While digging down into the boxes, we found piles of notions, tools, and other random objects at the bottom of the bins. We organized everything the best we could into different crafts. We also had dug deep enough to find pieces of projects that had become separated. We found an embroidered pillow cover waiting to be sewn together near the top, the picture of the kit further down, and the actual instructions even further down into the box. We put all the pieces together and now it looks like some stitching around the edge will have this project complete. A special treasure, for sure!

Stitch #8 Be mindful of project parts that have gotten separated from each other. You might have something you can complete to have a special memory of your loved one in multiple places. This can especially happen if someone else boxed up the craft items other than the crafter, things get shuffled around.

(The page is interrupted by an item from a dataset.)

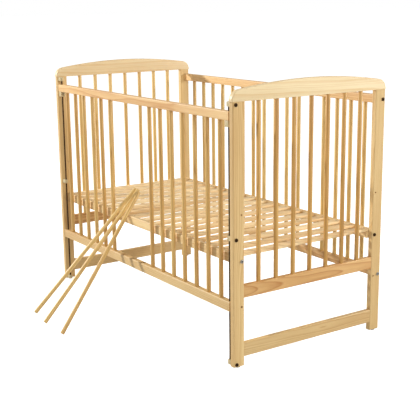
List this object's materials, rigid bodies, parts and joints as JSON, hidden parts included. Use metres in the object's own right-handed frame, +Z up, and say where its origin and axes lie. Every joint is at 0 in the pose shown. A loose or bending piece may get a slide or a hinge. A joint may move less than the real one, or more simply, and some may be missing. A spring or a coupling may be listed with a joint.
{
  "type": "baby crib",
  "caption": "Wooden baby crib with arched end panels, barred sides, a drop side on steel guide rods, pull-out bars and a height-adjustable slatted base.",
  "frame": {"origin": "on the floor, at the middle of the rectangle of the four posts", "axes": "+X along the crib, the drop side faces -Y, +Z up"},
  "size_m": [1.254, 0.9646, 0.919],
  "materials": {
    "post_wood": "satin clear varnish on pine",
    "arch_wood": "satin clear varnish on pale pine",
    "end_rail_wood": "satin clear varnish on warm pine",
    "stretcher_wood": "satin clear varnish on pine",
    "rail_wood": "satin clear varnish on pine",
    "bar_wood": "satin clear varnish on pine",
    "slat_wood": "planed pine",
    "base_rail_wood": "planed pine",
    "dowel_wood": "fluted beech",
    "white_plastic": "moulded, off white",
    "glide_plastic": "moulded",
    "dark_steel": "dark, oiled",
    "zinc_steel": "zinc plated"
  },
  "bodies": {
    "frame": {"post_front_right": "post_wood", "post_front_left": "post_wood", "post_rear_right": "post_wood", "post_rear_left": "post_wood", "arch_board_right": "arch_wood", "arch_board_left": "arch_wood", "end_rail_right": "end_rail_wood", "end_rail_left": "end_rail_wood", "stretcher_right": "stretcher_wood", "stretcher_left": "stretcher_wood", "end_bars_right": "bar_wood", "end_bars_left": "bar_wood", "rear_top_rail": "rail_wood", "rear_bottom_rail": "rail_wood", "rear_bars": "bar_wood", "guide_rod_right": "dark_steel", "guide_rod_left": "dark_steel", "rod_top_bracket_right": "white_plastic", "rod_top_bracket_left": "white_plastic", "rod_saddle_right": "white_plastic", "rod_saddle_left": "white_plastic", "rod_foot_bracket_right": "white_plastic", "rod_foot_bracket_left": "white_plastic", "base_front_rail": "base_rail_wood", "base_rear_rail": "base_rail_wood", "base_slats": "slat_wood", "base_bolts": "zinc_steel", "base_barrel_nuts": "zinc_steel", "rear_bolts": "zinc_steel", "rear_barrel_nuts": "zinc_steel", "bracket_bolts": "dark_steel", "slat_screws": "dark_steel", "panel_dowels": "dowel_wood", "glides": "glide_plastic"},
    "drop_side": {"drop_top_rail": "rail_wood", "drop_bottom_rail": "rail_wood", "drop_bars": "bar_wood", "catch_housing_right": "white_plastic", "catch_housing_left": "white_plastic", "catch_pin_right": "zinc_steel", "catch_pin_left": "zinc_steel", "catch_spring_right": "zinc_steel", "catch_spring_left": "zinc_steel"},
    "catch_lever_right": {"catch_lever_right": "white_plastic"},
    "catch_lever_left": {"catch_lever_left": "white_plastic"},
    "loose_bar_1": {"loose_bar_1": "bar_wood"},
    "loose_bar_2": {"loose_bar_2": "bar_wood"},
    "loose_bar_3": {"loose_bar_3": "bar_wood"}
  },
  "joints": [
    {"name": "drop_side_slide", "type": "slide", "parent": "frame", "child": "drop_side", "axis": [0, 0, -1], "range_m": [0, 0.15]},
    {"name": "catch_press_right", "type": "hinge", "parent": "drop_side", "child": "catch_lever_right", "pos_m": [0.581, -0.309, 0.792], "axis": [0, 1, 0], "range_deg": [0, 12], "stiffness_Nm_per_rad": 0.2},
    {"name": "catch_press_left", "type": "hinge", "parent": "drop_side", "child": "catch_lever_left", "pos_m": [-0.581, -0.309, 0.792], "axis": [0, -1, 0], "range_deg": [0, 12], "stiffness_Nm_per_rad": 0.2},
    {"name": "loose_bar_lift_1", "type": "slide", "parent": "frame", "child": "loose_bar_1", "axis": [0, 0, 1], "range_m": [0, 0.24]},
    {"name": "loose_bar_lift_2", "type": "slide", "parent": "frame", "child": "loose_bar_2", "axis": [0, 0, 1], "range_m": [0, 0.24]},
    {"name": "loose_bar_lift_3", "type": "slide", "parent": "frame", "child": "loose_bar_3", "axis": [0, 0, 1], "range_m": [0, 0.24]}
  ]
}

In the random notions at the bottom of the bins there were some “lots” items. We found score cards for playing Bridge with a few decks of cards. My youngest son, Grandy’s great-grandson, loves family game night. Him having her deck of cards will be special to him.

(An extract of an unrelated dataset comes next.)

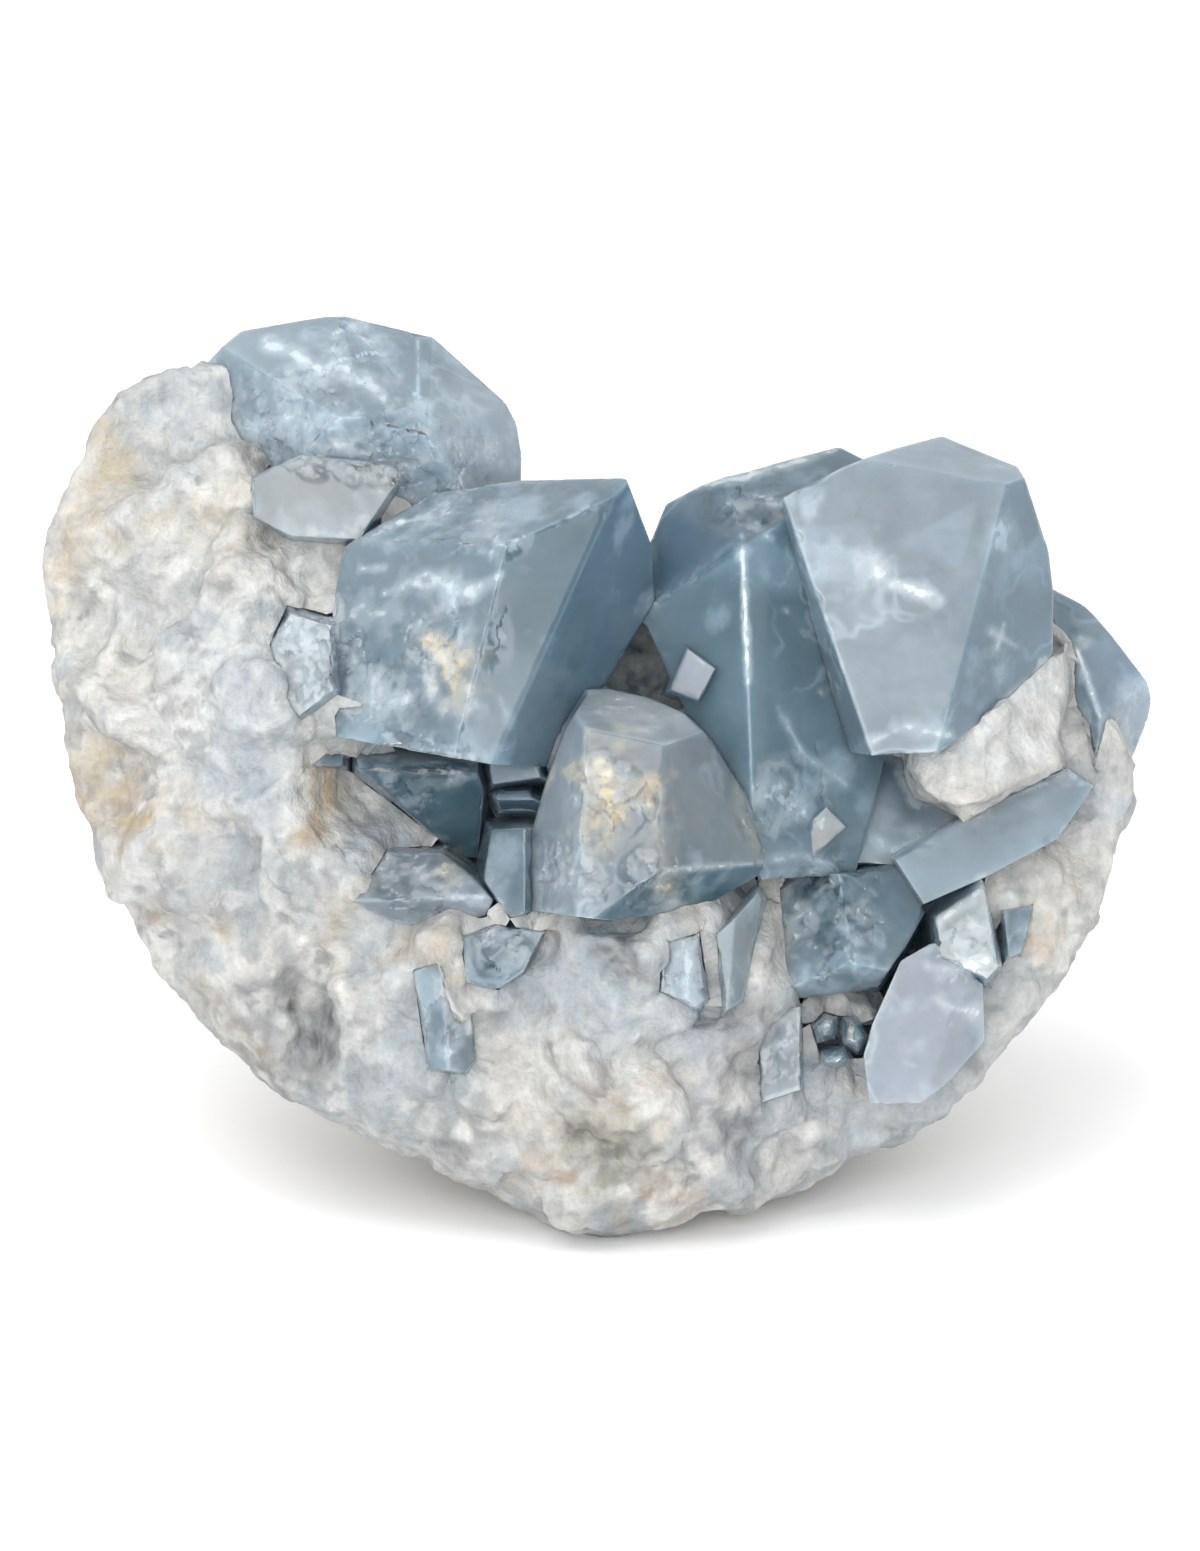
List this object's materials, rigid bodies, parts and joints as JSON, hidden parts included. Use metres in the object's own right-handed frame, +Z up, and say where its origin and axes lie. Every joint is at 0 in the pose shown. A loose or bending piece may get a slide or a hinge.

This was the point when my oldest son, another of Grandy’s great-grandsons, came shuffling into the room. I have done my best to get him involved in hobbies that require acquiring hands on skills. He picked up knitting for a little while, but he really connected with wireworking. He has some beautiful tree of life wire wrapped creations. When we dug out the small screwdrivers from Sears/Kenmore that I’m sure came from various sewing machine kits over the years, my son’s eyes lit up. Those little screwdrivers found a home in his wireworking tool box.

Stitch #9 Consider other family members, especially the youngest generation of the family. Something small and random to you might be very special to them.

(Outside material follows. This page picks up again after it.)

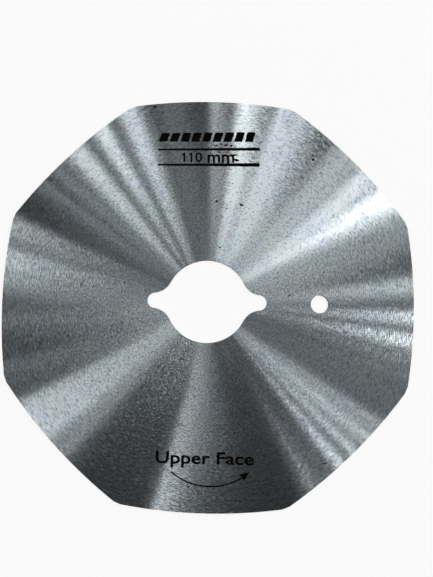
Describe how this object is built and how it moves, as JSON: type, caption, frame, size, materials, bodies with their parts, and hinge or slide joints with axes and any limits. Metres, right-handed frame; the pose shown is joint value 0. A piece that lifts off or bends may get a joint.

A few bonus finds were discovered that are special to my family that make me very glad we went through the boxes to know what was in each one. I could imagine someone assuming the whole box was crafting supplies and maybe missing something at the bottom. In one of our boxes, I found my Papa’s high school yearbook from 1938. The inscription under his name said, “Everett is the quiet chap with lots of money for an education. Here’s hoping he uses it.” So why did my grandfather have “lots of money for an education?” There was also a note in the yearbook written by Grandy. It said Papa was given $1,200 by two sisters. Papa was a paperboy and rather than leaving the paper on the lawn, he took it to the house to give to these two elderly sisters. He also helped them carry groceries and do other odd jobs around the house. They left him the $1,200 and Papa used it to get his degree in Civil Engineering at Bradley University. He graduated in 1941 just in time to join the Army for WWII. His kindness to those two sisters changed our family story.

Stitch #10 Go through every box and don’t assume you know what is hidden in the bottom.

Vintage Bodkin
Vintage Bodkin

Of course I did find a few other things that I will add to my own stash. A bodkin was a fun find for me because I’ve always wanted one, but never think to look for one when I’m at Joann’s. I also found some lace that will be added to one of my Wheel of Mystery projects. Grandy thought it was so amazing that I learned how to spin and make my own yarn. I reminded her that dying her own wool for her rug hooking wasn’t too far off from starting from scratch, but she was still impressed. I’ll enjoy having a skein with a little reminder of her in it.

Stitch #11 Can something be re-purposed into a new project to give it a new life?

Up until this point, my mom and I were holding it together, but the sadness was starting to weigh on our hearts heavily. My husband and sons had come in to help and we were getting through things until I pulled a roll of muslin out of a project bag. I got a whiff of the muslin and with that smell, I was transported right back to Grandy and Papa’s house in central Illinois. The memory was as instant, real, and present. The tears broke. It funny how smells connect us so strongly to our memories. And it was OK to cry. At the end of the night, we still had a box and a half that we didn’t get all the way through. We were sad, tired, and emotionally drained. We decided to put the rest away and finish going through it the next time my mom comes to visit.

Stitch #12 It’s ok to take breaks and go through things a little at a time.

The following day, my mom and I talked about how we felt going through those family things. I regret that I didn’t spend more time with Grandy learning every single skill she knew so that her experience and handcrafting knowledge wouldn’t be lost. But honestly, I’m sure I’ve gained more than I realize. I have some mementos, but mostly, I have memories of her and those are the most precious things.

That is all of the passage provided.